House debates

Monday, 2 June 2008

First Home Saver Accounts Bill 2008; Income Tax (First Home Saver Accounts Misuse Tax) Bill 2008; First Home Saver Accounts (Consequential Amendments) Bill 2008

Second Reading

5:03 pm

Photo of Alex HawkeAlex Hawke (Mitchell, Liberal Party) Share this | Hansard source

I rise to speak on the First Home Saver Accounts Bill 2008, the First Home Saver Accounts (Consequential Amendments) Bill 2008 and the Income Tax (First Home Saver Accounts Misuse Tax) Bill 2008 before the House, as a matter of vital importance to my electorate of Mitchell is the issue of affordable housing. It is a fact that one of the main contributors to unaffordable housing in Australia is state and local government taxes and charges. Also, as new-found conservatives on the benches opposite will note—understanding conservative economics as they do, with all their new-found interest in such topics—you cannot escape supply and demand inequities in the market. One of the biggest shortfalls of the legislation before the House today is that it does nothing to address supply problems.

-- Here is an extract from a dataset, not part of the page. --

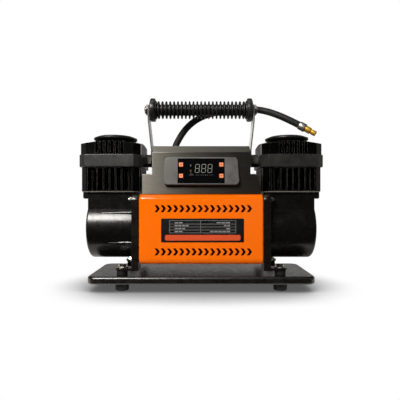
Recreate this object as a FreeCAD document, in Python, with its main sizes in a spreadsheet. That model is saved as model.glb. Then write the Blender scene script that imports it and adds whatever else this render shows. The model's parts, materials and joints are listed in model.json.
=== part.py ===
import FreeCAD, Part
import math
import os
import re
import Sketcher

# Twin stack air compressor on a folded steel tray. Millimetres, +Z up, front towards -Y.
# The origin is on the floor under the middle of the tray.

V = FreeCAD.Vector
os.makedirs("parts", exist_ok=True)
doc = FreeCAD.newDocument("compressor")

SIZES = [
    # tray, feet and mounting hardware
    ("tray_length", 310), ("tray_depth", 110), ("tray_top", 21), ("tray_skirt", 10.5),
    ("tray_corner", 13), ("tray_bend", 3.5), ("tray_sheet", 2), ("tray_lip", 5),
    ("tray_lip_round", 2.5),
    ("foot_x", 109), ("foot_y", 38), ("foot_top_radius", 10.15), ("foot_base_radius", 8.9),
    ("foot_height", 19), ("foot_round", 1.5), ("nut_recess_radius", 6), ("nut_recess_depth", 8),
    ("isolator_radius", 7.5), ("isolator_height", 7), ("bolt_radius", 3), ("bolt_hex", 5.2),
    ("bolt_head_height", 3.5), ("washer_radius", 8.2), ("washer_thick", 1), ("nut_hex", 5),
    ("nut_height", 4),
    # end plates and tie rods
    ("motor_height", 84), ("plate_inner", 85), ("plate_thick", 9.5), ("plate_half_height", 48),
    ("plate_half_depth", 50), ("plate_corner", 9), ("ear_thick", 3), ("ear_width", 18),
    ("leg_width", 22), ("tie_offset", 41), ("tie_radius", 2), ("tie_nut_hex", 3.7),
    ("tie_nut_height", 3.2), ("tie_length", 200),
    # sheet covers round the motor
    ("cover_half_length", 84.3), ("cover_half_depth", 51), ("cover_bottom", 36.6),
    ("cover_top", 132), ("cover_sheet", 1.5), ("cover_bend", 8.5), ("cover_side_round", 3),
    ("cover_lip", 5),
    ("chevron_width", 7.2), ("chevron_stroke", 3.8), ("chevron_height", 9.5),
    ("chevron_pitch", 8.28), ("chevron_start", -62.9), ("chevron_count", 16),
    ("chevron_row_top", 112.3), ("chevron_row_bottom", 54.1),
    ("slot_length", 52), ("slot_width", 4), ("slot_pitch", 9), ("slot_rows", 6),
    ("plate_left_edge", -54), ("plate_right_edge", 57.5), ("plate_low", 67), ("plate_high", 99),
    ("label_thick", 0.5), ("label_corner", 1.2),
    # motor
    ("case_outer", 40), ("case_inner", 38), ("spigot_length", 2), ("magnet_inner", 31),
    ("magnet_half_length", 36), ("magnet_angle", 140), ("core_radius", 30),
    ("core_half_length", 35), ("core_slots", 12), ("core_slot_width", 6), ("core_slot_floor", 19),
    ("winding_end", 47), ("winding_radius", 27), ("winding_gap", 0.2), ("shaft_radius", 6),
    ("shaft_end_radius", 5), ("shaft_step", 82), ("shaft_length", 236), ("running_gap", 0.05),
    ("bearing_radius", 13), ("bearing_width", 8), ("bearing_lip_radius", 9),
    ("commutator_start", 52), ("commutator_end", 66), ("commutator_radius", 12),
    ("commutator_bars", 12), ("brush_width", 8), ("brush_thick", 6), ("brush_length", 14),
    ("holder_wall", 1.5), ("holder_start", 68), ("holder_thick", 3), ("fan_start", -80),
    ("fan_depth", 14), ("fan_radius", 34), ("fan_hub", 11), ("fan_blades", 9), ("fan_wall", 1.6),
    # crankcases
    ("head_x", 126.2), ("drum_radius", 44), ("drum_inner_radius", 40), ("drum_start", 94.5),
    ("drum_end", 158.5), ("drum_wall", 4), ("drum_round", 3.5), ("neck_half_length", 32.3),
    ("neck_half_depth", 34.5), ("neck_corner", 4), ("neck_top", 125.6), ("rib_radius", 3.4),
    ("rib_tip_radius", 1.3), ("upper_rib_angle", 31), ("lower_rib_angle", 27),
    ("rib_sink", 1.2), ("rib_length", 42.5),
    ("case_cover_start", 153), ("case_cover_thick", 4), ("base_top", 135), ("base_half", 39),
    ("base_step", 132.3), ("base_round", 2.5),
    # cylinders and heads
    ("bore_radius", 20), ("liner_radius", 22), ("liner_bottom", 116), ("gasket_top", 136),
    ("gasket_tab", 42.5), ("gasket_tab_width", 14),
    ("barrel_half", 40.3), ("barrel_top", 169.6), ("barrel_core", 26), ("flange_thick", 1.2),
    ("face_half", 32.3), ("fin_pitch", 8.4), ("fin_thick", 1.8), ("short_fin_reach", 34),
    ("post_start", 30), ("band_half", 43.3), ("band_top", 187), ("band_face_half", 33.6),
    ("band_round", 1), ("valve_radius", 24), ("valve_thick", 2), ("chamber_radius", 17),
    ("chamber_top", 184), ("crown_half", 41.7), ("crown_top", 207.7), ("crown_shoulder", 202.2),
    ("crown_cone_low", 53), ("crown_cone_high", 32), ("slot_depth_y", 28.5), ("crown_slot", 3.7),
    ("crown_pitch", 6.95), ("filter_radius", 24), ("filter_floor", 192), ("cap_radius", 31.3),
    ("cap_bottom", 210.8), ("cap_top", 217), ("cap_rim", 214),
    # running gear
    ("crank_throw", 8), ("crank_start", 107), ("crank_thick", 12), ("crank_hub", 15),
    ("counterweight_radius", 28), ("counterweight_angle", 150), ("crank_pin_radius", 6),
    ("crank_pin_length", 1.8), ("rod_gap", 0.4), ("rod_width", 10), ("big_end_radius", 13),
    ("big_end_bore", 8), ("rod_depth", 14), ("rod_thick", 7), ("rod_rise", 76),
    ("piston_radius", 19.4), ("piston_thick", 4), ("cup_thick", 1.5),
    ("clamp_radius", 15), ("clamp_thick", 1.5),
    # control housing and display
    ("shoulder_half", 81), ("shoulder_top", 159.2), ("tower_half", 67.2), ("tower_top", 199),
    ("housing_half_depth", 46), ("tower_slope_back", 12.5), ("tower_slope_down", 10),
    ("housing_wall", 2), ("housing_round", 1.2), ("window_half", 40), ("window_low", 146),
    ("window_high", 180), ("panel_y", -50), ("panel_z", 163.2), ("panel_tilt", -4.5),
    ("bezel_top_half", 49.5), ("bezel_bottom_half", 52), ("bezel_half_height", 19),
    ("bezel_proud", 0.8), ("bezel_corner", 6), ("bezel_round", 1.2), ("glass_half", 31.8),
    ("glass_half_height", 17), ("glass_thick", 2), ("button_size", 6.2), ("button_gap", 0.08),
    ("button_x", 27.2), ("button_upper", 8.6), ("button_lower", -6.7), ("button_proud", 1.2),
    ("button_back", 2.8), ("button_round", 0.6), ("board_front", 4), ("board_thick", 1.6),
    ("board_half", 31), ("board_half_height", 16), ("module_left", -12), ("module_right", 19),
    ("module_low", -4), ("module_high", 11),
    # air path
    ("pipe_height", 181.5), ("pipe_radius", 5), ("pipe_bore", 3), ("pipe_inner_end", 20),
    ("pipe_outer_end", 96), ("bush_radius", 6.5), ("bush_flange_radius", 9.5),
    ("bush_flange", 3.6), ("pipe_nut_hex", 9.4), ("pipe_nut_start", 73.3), ("pipe_nut_end", 82.7),
    ("block_left", -52), ("block_right", 25), ("block_front", -9), ("block_back", 36),
    ("block_bottom", 173.5), ("block_top", 189.5), ("block_round", 2),
    ("outlet_x", -40), ("outlet_y", 27), ("outlet_stem", 5), ("outlet_hex", 7.5),
    ("outlet_hex_height", 2.4), ("outlet_start", 183), ("outlet_top", 202),
    ("hose_radius", 5), ("hose_bore", 3), ("ferrule_radius", 6), ("ferrule_length", 14),
    ("base_ferrule", 5),
    ("hose_end_x", 143), ("hose_end_y", -8), ("hose_end_z", 233.2), ("hose_end_drop", 32),
    ("hose_end_turn", 19.3),
    ("plug_radius", 4.6), ("plug_groove_radius", 3), ("plug_nose_radius", 3.8),
    ("plug_length", 17.2), ("plug_nose", 6.8), ("plug_groove", 1.8), ("plug_chamfer", 0.6),
    # folding handle
    ("grip_height", 256.8), ("grip_half", 75.6), ("grip_flange_radius", 17),
    ("grip_flange", 8), ("grip_collar_radius", 13.2), ("grip_collar", 2.2), ("grip_core", 8.15),
    ("grip_ring_radius", 13), ("grip_ring_width", 3.2), ("grip_ring_pitch", 5.7),
    ("grip_rings", 23), ("handle_rod_radius", 4), ("handle_rod_half", 82),
    ("arm_width", 24), ("arm_sheet", 2), ("arm_low_x", 71), ("arm_high_x", 75.8),
    ("arm_bottom", 172.3), ("arm_low_bend", 196), ("arm_high_bend", 240), ("arm_top", 265.4),
    ("arm_round", 11.8), ("cap_nut_hex", 8.6), ("cap_nut_length", 3.4), ("cap_nut_dome", 6.4),
    # rear power socket and small screws
    ("socket_x", 52), ("socket_z", 62), ("socket_radius", 12), ("socket_length", 4),
    ("socket_pin_radius", 3), ("screw_radius", 3), ("screw_height", 2), ("cover_screws_ring", 33),
    ("shoulder_screw_x", 75), ("shoulder_screw_y", 20),
]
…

The 2006 census showed that my electorate of Mitchell has one of the highest proportions of mortgage owners, one of the highest proportions of McMansions and one of the highest rates of couples with dependent children in Australia. Indeed, Western Sydney and north-western Sydney are facing housing affordability issues. Whilst this bill is a very small step and may help some Australians obtain their own house in the future, it is going to produce results that are, at a minimum, four years away. It is not going to do anything to address the very serious problems with supply and demand now, and they are the pressures that are pushing up housing prices. Indeed it would not be unfair to say that this legislation is tinkering around the edges of this problem rather than tackling some of the big picture issues related to affordable housing.

The Minister for Families, Housing, Community Services and Indigenous Affairs, in her presentation to the House, mentioned that she had received some letters despairing about unaffordable housing in Australia and referred to it as a crisis. Indeed there is a crisis. I was on the phone to a real estate agent in my electorate today who was advising me that they were despairing for older Australians and for people who were already struggling with rental problems in Sydney. The minister argued that she would welcome increased demand and that it would be a good thing. I think that is a great ignorance of supply and demand and market economies, because you cannot welcome increased demand in the current environment in Australia for housing without addressing supply issues. In the current environment in Sydney, where there is a rental crisis and a housing affordability crisis, it is extraordinary for a minister to say that there should be an increase in demand without addressing supply-side problems. In fact, you could observe that it would be a disastrous effect of this legislation if that were to take place. However, we do recognise that this bill is a small step that will, down the track, have some impact upon this problem.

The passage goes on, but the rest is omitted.